Тайны мифологии: рождение вселенной – 2. Мифы мезоамерики ирландские саги - страница 23

Шрифт
Интервал


Мы вновь видим символ эманаций сознания распространяемых вовне. Идёт ли здесь речь о назревании к проявлению в мир новых «мировых яиц», или это символ созревшей готовности «первого Я» выйти из состояния болезненной сжатости к новому творению вселенной? Полагаю, что этот образ применим к обоим вариантам, тем более, что они неразрывно связаны, ведь разворачивание «первого Я» происходит именно путем назревания множества новых «мировых яиц» готовящихся к творению.

Ты помнишь, что в ситуации отца мальчика, играющего на тех же священных инструментах, казалось, что играет он просто так, для своего удовольствия и, что его встреча с «громами» произошла лишь по их инициативе, в связи с их любопытством. Здесь же, цель мальчика вполне очевидна – он ищет встречи с «громами». Это можно трактовать как то, что речь здесь идёт именно о «первом Я», выходящем из состояния болезненной сжатости в новое творение и, на своём болезненном опыте, знающем с чем ему предстоит встреча. Но, это новое разворачивание вовне, стало возможным именно благодаря новому обретению контакта «Я» с «божественным миром», что соответствует его положению в самом начале, при первом пробуждении из состояния «мирового яйца». Отсюда, повторение образа игры на священных инструментах как символа эманаций сознания пронизанного «божественным» распространяемых вовне.

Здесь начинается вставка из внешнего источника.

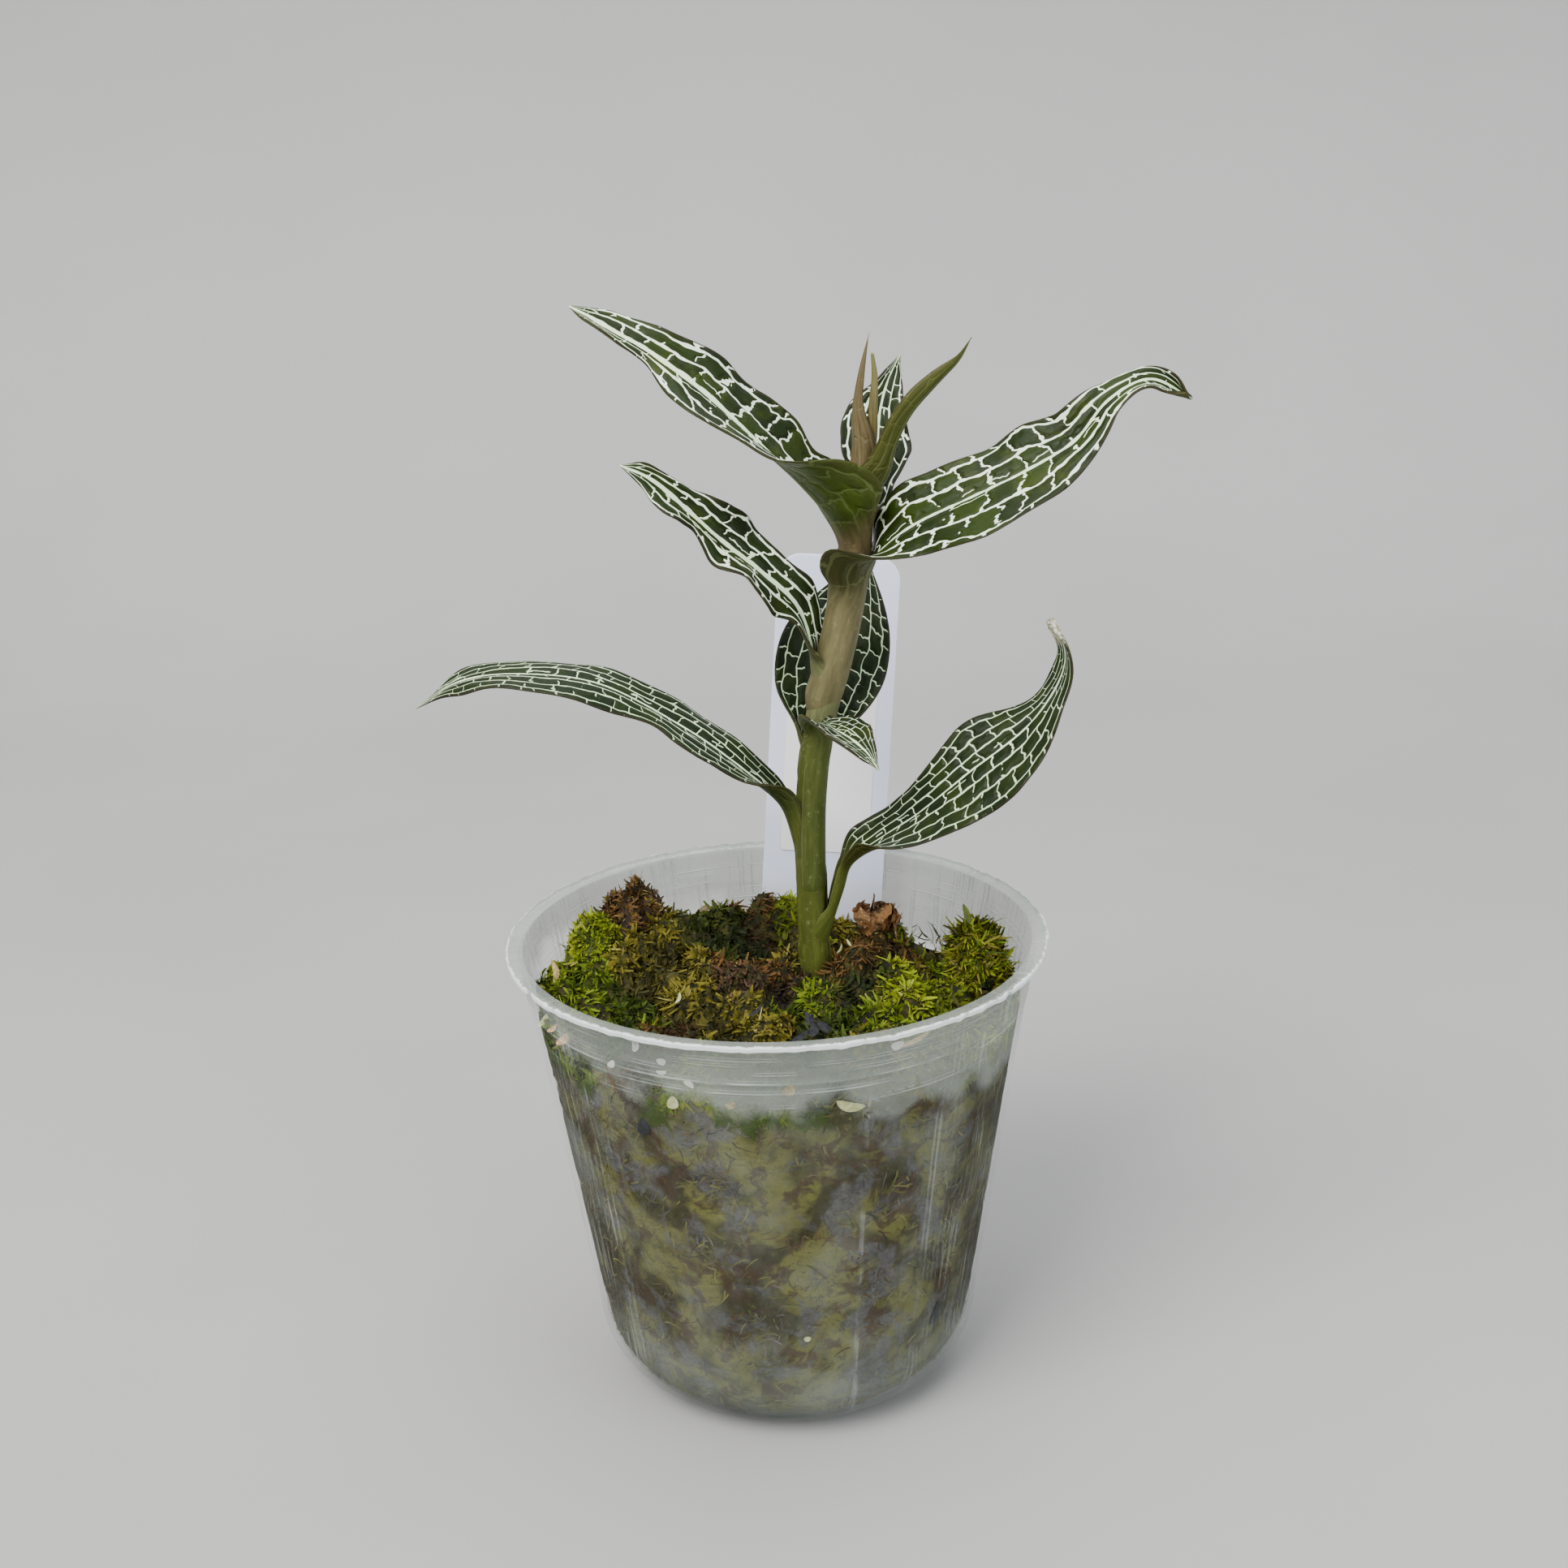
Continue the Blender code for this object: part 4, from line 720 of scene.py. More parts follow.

Как и когда-то, «владыки смерти», «громы» слышат его музыку и, раз за разом, отправляют к нему своих посланцев. Это муха, сова и летучая мышь. Есть версия, по которой мальчик прячется от посланцев в своей тростниковой флейте и его никак не могут найти. Это очередной образ того, как трудно было «первому Я» вновь решится на этот самый выход вовне, на выход в творение. Но чаще, мальчик принимает посланцев. Каждый раз, он приглашает посланца владык побыть, посидеть с ним. После чего, возвещает каждому из них, что за это им будет дарована вечная жизнь. С третьим и последним из посланцев, мальчик отправляется к «владыкам смерти».

Как и в ситуации с отцом мальчика, мне очень хотелось бы увидеть в символе посланцев проявление «божественного мира» стимулирующее «первое Я» к творению, но никаких признаков подобного я здесь не вижу. Поэтому, вновь приходится трактовать образы «посланцев владык» как ощущение «первого Я» от окружающей его пустоты, как её касания. Хотя, в первой части этой книги мы убедительно доказали необходимость нахождения «первым Я» постоянного контакта с «божественным миром» для возникновения самой возможности начала настоящего творения вселенной. Возможно, что мы встретим символы этого важнейшего момента в других эпизодах.